Ahora bien, su estructura narrativa está algo deslavazada, pues tiene un inicio in media res, pero a la vez se incluyen varios flashbacks intercalados, en ocasiones como reflejo de los recuerdos momentáneos de un personaje, y elipsis que pueden llegar a ser algo abruptas, dando en ocasiones la sensación de no saber en qué momento nos situamos o cuánto tiempo ha transcurrido en la vida de los personajes. Cabe destacar que el recurso de los flashbacks se emplea para exponer mejor la relación del protagonista con el resto de personajes previa a su adicción, especialmente con su padre, para lo que representaron las distintas edades del niño con diferentes actores infantiles. Esto permite aumentar más la catarsis con el espectador a partir de esa relación idílica durante la infancia, a pesar del divorcio entre los padres, la boda con Karen o la distancia física entre ambos, que acaba fragmentada y rota por el proceso posterior, que es el que muestra realmente la película.

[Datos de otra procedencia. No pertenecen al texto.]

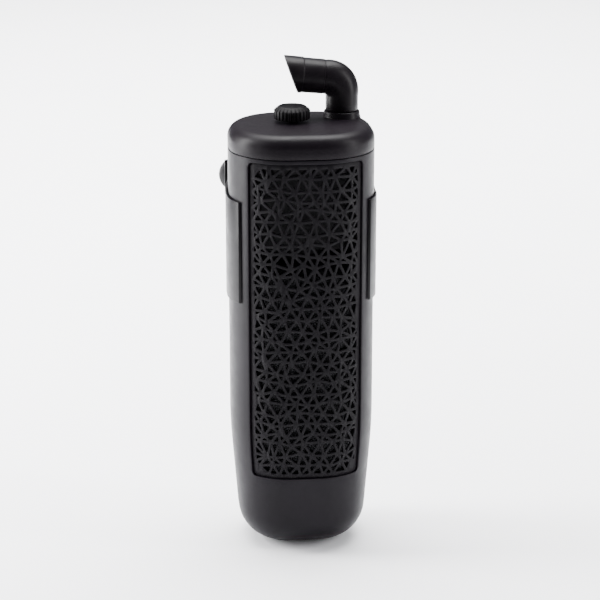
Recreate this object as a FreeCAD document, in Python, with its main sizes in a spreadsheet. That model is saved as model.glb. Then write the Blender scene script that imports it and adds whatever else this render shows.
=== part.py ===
import FreeCAD, Part
import math
import os
import random

import Sketcher

# Small internal aquarium filter: a canister with a lattice intake, a pump head with a
# swivelling outlet, and a holder with two suction cups that stick to the glass.
#
# Row frame, mm: the origin lies on the glass plane, midway between the two suction cups.
# +X is to the right, +Y points into the glass and +Z is up.
# Most pieces are drawn in the filter's own frame, whose origin is on the canister's
# vertical axis at the plane of the head's top, and are then placed in the row frame.

DIMENSIONS = {
    # canister and head outline, a rectangle with large round corners
    "half_width": 34.7,
    "half_depth": 31.0,
    "outline_corner": 27.7,
    "shell_wall": 2.2,
    "free_play": 0.3,
    # heights below the plane of the head's top
    "skirt_drop": 11.0,
    "lip_drop": 19.0,
    "straight_drop": 150.0,
    "canister_drop": 209.0,
    "foot_half_width": 29.9,
    "foot_half_depth": 26.4,
    "foot_corner": 23.1,
    "foot_rounding": 18.0,
    # head housing
    "top_plate": 2.5,
    "top_rise": 0.3,
    "top_rounding": 7.0,
    "lip_wall": 1.6,
    "boss_rise": 3.0,
    "boss_round": 8.6,
    "gland_x": -10.0,
    "gland_drop": 6.2,
    # front window and its grille
    "window_half_width": 27.0,
    "window_top": 13.2,
    "window_bottom": 170.0,
    "window_corner": 2.5,
    "grille_play": 0.2,
    "grille_inset": 1.1,
    "grille_wall": 1.0,
    "lattice_margin": 1.6,
    "lattice_columns": 8,
    "lattice_rows": 18,
    "rib_width": 1.7,
    # holder
    "glass_gap": 8.0,
    "cup_drop": 34.0,
    "cup_spread": 28.0,
    "arm_wall": 1.0,
    "arm_play": 0.25,
    "arm_top": 25.0,
    "arm_top_front": 33.5,
    "arm_foot": 85.0,
    "arm_foot_front": 83.0,
    "arm_front": 19.0,
    "ear_wall": 2.0,
    "ear_gap": 6.8,
    "cup_rim": 9.0,
    "cup_neck": 2.4,
    "rail_foot": 80.0,
    "rail_neck": 2.6,
    "rail_flange": 6.6,
    "rail_play": 0.7,
    # rotor axis, shared with the flow knob
    "rotor_offset_x": -4.0,
    "rotor_offset_y": 2.0,
    "shaft_round": 1.5,
    "shaft_play": 0.05,
    "magnet_round": 6.5,
    "well_round": 7.0,
    "well_wall": 1.2,
    "impeller_round": 12.5,
    "blade_wall": 1.2,
    "throttle_round": 15.9,
    "throttle_wall": 1.3,
    "chamber_round": 16.2,
    "chamber_wall": 1.8,
    # outlet axis and elbow
    "outlet_offset_x": 20.9,
    "outlet_offset_y": 12.2,
    "spigot_round": 5.8,
    "spigot_bore": 4.3,
    "socket_play": 0.05,
    "socket_wall": 1.1,
    "riser_round": 7.8,
    "pipe_bore": 5.2,
    "bend_round": 9.2,
    "bend_start": 10.25,
    "arm_tilt": 5.7,
    "arm_reach": 21.5,
    "lip_top_x": 27.6,
    "lip_top_z": 29.4,
    "lip_low_x": 21.5,
    "lip_low_z": 12.0,
    "duct_angle": 22.28,
    "duct_width": 8.4,
    # knob
    "knob_round": 8.7,
    "knob_top_round": 6.4,
    "knob_low": 1.6,
    "knob_high": 7.8,
    "knob_teeth": 26.0,
    "stem_round": 3.0,
    # motor housing
    "pot_centre_x": -1.5,
    "pot_centre_y": 2.0,
    "pot_half_x": 28.5,
    "pot_half_y": 19.0,
    "pot_corner": 10.0,
    "pot_drop": 58.0,
    "flange_wall": 2.0,
    "channel_x": -23.5,
    "channel_round": 4.5,
    "motor_centre_x": 4.5,
    "motor_half_x": 20.5,
    "motor_half_y": 17.0,
    "motor_corner": 6.0,
    "motor_top": 21.0,
    "well_foot": 50.8,
    # stator: core, bobbin and winding
    "core_left": -13.0,
    "core_right": 22.0,
    "yoke_left": 17.0,
    "core_front": -10.4,
    "core_back": 14.4,
    "core_arm": 4.0,
    "core_foot": 46.0,
    "core_head": 26.0,
    "bobbin_front": -5.9,
    "bobbin_back": 9.9,
    "bobbin_flange": 1.0,
    "bobbin_wall": 0.6,
    # pump chamber and intake dish
    "chamber_foot": 15.4,
    "chamber_head": 3.1,
    "chamber_floor": 1.2,
    "eye_round": 6.6,
    "dish_x": -10.0,
    "dish_half_x": 19.5,
    "dish_half_y": 13.0,
    "dish_corner": 7.0,
    "dish_wall": 1.6,
    # strainer tube and foam
    "tube_bore": 8.7,
    "tube_round": 10.0,
    "tube_top": 65.0,
    "foam_top": 67.0,
    "foam_play": 0.6,
}

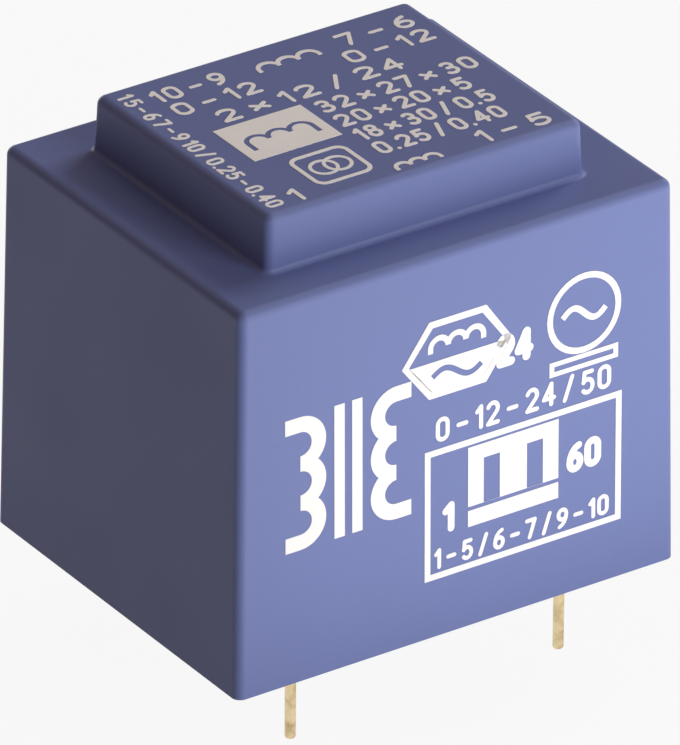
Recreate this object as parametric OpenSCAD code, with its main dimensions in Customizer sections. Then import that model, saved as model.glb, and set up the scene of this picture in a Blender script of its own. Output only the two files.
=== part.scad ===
// Encapsulated transformer for printed circuit boards, with a laminated EI core.
// The board's face is at z = 0, where the housing's rim stands. The coil's axis lies along Y,
// the primary's pins are on the -Y side and the secondaries' pins on the +Y side.
// All sizes are in millimetres and all angles in degrees.

/* [Core] */
// Width of the core's centre leg
leg_w = 10; // [9:0.5:12]
// Width of the core's outer legs and of its yokes
limb_w = 5; // [4.5:0.25:6]
// Width of each window, across the coil
window_w = 5; // [4.5:0.25:6]
// Length of each window, along the coil
window_l = 15; // [14:0.5:17]
// Height of the stack of sheets
stack_h = 18; // [12:0.5:23]
// Thickness of one sheet
sheet_t = 0.5; // [0.35:0.05:1]
// Oxide coat between one sheet and the next
coat_t = 0.02; // [0.01:0.01:0.05]

/* [Coil former] */
// Play between the centre leg and the former's tube
leg_play = 0.1; // [0.05:0.05:0.3]
// Wall of the tube
tube_wall = 0.8; // [0.6:0.1:1.2]
// Radius of the tube's outer corners
tube_corner_r = 0.5; // [0.3:0.1:0.6]
// Thickness of the two end flanges and of the partition between the chambers
flange_t = 0.8; // [0.6:0.1:1.2]
// Radius of the flanges' corners
flange_corner_r = 1.2; // [0.6:0.1:2]
// Play between the flanges and the outer legs
window_play = 0.2; // [0.1:0.05:0.4]
// Play between the end flanges and the yokes
end_play = 0.1; // [0.05:0.05:0.3]
// Height of the flanges' lower edges above the board
former_lift = 1.4; // [1.2:0.1:2]
// Height of the pin rails
rail_h = 3.4; // [3:0.1:3.6]
// Play between the pin rails and the underside of the stack
rail_play = 0.1; // [0.05:0.05:0.3]
// Length of a rail beyond its outer pins
rail_end = 2; // [1.2:0.1:2.6]
// Width of a rail beyond its row of pins
rail_edge = 1.9; // [1.2:0.1:2.2]
// Width of the slots that lead the wires out
slot_w = 0.9; // [0.7:0.1:1.2]

/* [Windings] */
// Diameter of the primary's lead wire
primary_wire_d = 0.25; // [0.15:0.05:0.35]
// Diameter of the secondaries' lead wire
secondary_wire_d = 0.4; // [0.25:0.05:0.45]
// Thickness of the tape round each finished coil
tape_t = 0.2; // [0.1:0.05:0.3]
// Thickness of the tape between the two secondaries
interleaf_t = 0.1; // [0.05:0.05:0.2]
// Height that the flanges stand above the taped coils
flange_lip = 0.3; // [0.1:0.05:0.5]

/* [Pins] */
// Diameter of a pin's free length
pin_d = 0.7; // [0.5:0.05:0.8]
// Width of a pin's square root, in the former and the resin
root_w = 0.8; // [0.75:0.05:0.9]
// Free length of a pin below the board's face
pin_l = 6.2; // [3:0.1:8]
// Radius of the edge round the free end
tip_r = 0.2; // [0.05:0.05:0.25]
// Depth that a root is pressed into its rail
root_depth = 2.9; // [2:0.1:3]
// Step between neighbouring pin places in a row
pin_pitch = 5; // [4.5:0.1:5.1]
// Distance between the two rows of pins
row_spacing = 20; // [19:0.1:20.4]
// Turns of lead wire round each root
wraps = 3; // [2:1:3]
// Thickness of the solder over the wraps
solder_t = 0.15; // [0.1:0.05:0.2]

/* [Housing] */
// Wall at the rim, on the two ends
end_wall = 1; // [0.8:0.05:1.5]
// Wall at the rim, on the two long sides
side_wall = 0.75; // [0.7:0.05:1.5]
// Thickness of the shoulder's and the cover's roof
roof_t = 1; // [0.7:0.1:1.5]
// Play between the top of the stack and the walls
core_play = 0.1; // [0.05:0.05:0.5]
// Room between the top of the stack and the shoulder's roof
shoulder_room = 1.2; // [0.8:0.1:2]
// Wall of the raised cover, at its top
cover_wall = 1; // [0.8:0.1:1.4]
// Room between the former and the raised cover's ends
cover_end_room = 0.75; // [0.5:0.05:1.2]
// Room between the former and the raised cover's long sides
cover_side_room = 1.15; // [0.5:0.05:1.4]
// Room between the former and the raised cover's roof
cover_top_room = 0.2; // [0.1:0.05:0.6]
// Draft of the outer walls
wall_draft = 0.86; // [0.5:0.02:1]
// Draft of the cavity
cavity_draft = 0.35; // [0.2:0.05:0.5]
// Draft of the raised cover
cover_draft = 2; // [1:0.25:3]
// Radius of the outer edges
edge_r = 0.6; // [0.3:0.05:0.9]
// Radius of the cavity's edges
cavity_r = 0.3; // [0.2:0.05:0.5]
// Radius of the fillet at the raised cover's foot
foot_r = 0.35; // [0.2:0.05:0.5]
// Depth of the resin's surface below the rim
resin_recess = 0.3; // [0.1:0.05:0.4]

/* [Hidden] */
// Core
core_w = leg_w + 2 * window_w + 2 * limb_w;
core_d = window_l + 2 * limb_w;
sheet_count = round(stack_h / sheet_t);
sheet_pitch = stack_h / sheet_count;
// Former, across the coil
tube_w = leg_w + 2 * (leg_play + tube_wall);
tube_h = stack_h + 2 * (leg_play + tube_wall);
chamber_depth = window_w - leg_play - tube_wall - window_play;
coil_build = chamber_depth - flange_lip - tape_t;
secondary_build = (coil_build - interleaf_t) / 2;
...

Sin duda, Beautiful Boy no se convierte en un melodrama que pretenda hacer sentir mejor al espectador ni recae en golpes bajos o sentimentaloides, sino que tiene honestidad con una realidad cruda y demasiado extendida. No en vano extrae su historia de las vivencias que padre e hijo mostraron en sendos libros: Beautiful Boy: A Father's Journey Through His Son's Addiction (David Sheff, 2008) y Tweak: Growing Up on Methamphetamines (Nic Sheff, 2007). Por suerte, se rehúye del pulido que a veces se otorgan a estas historias, cambiando la superación por la imperfección, no porque actúen de manera irracional, sino por todo lo contrario, porque es muy fácil comprender la manera en que piensan y actúan, aunque no sea la correcta. No es una película innovadora ni excesivamente brillante, pero logra sus propósitos sin ser moralista ni excesiva. Cuenta con escenas muy bien construidas, incluso desechando en ocasiones los diálogos y dejando que la narración sea puramente visual y corporal, ya sea incluyendo música o el silencio a veces incómodo entre un padre y un hijo.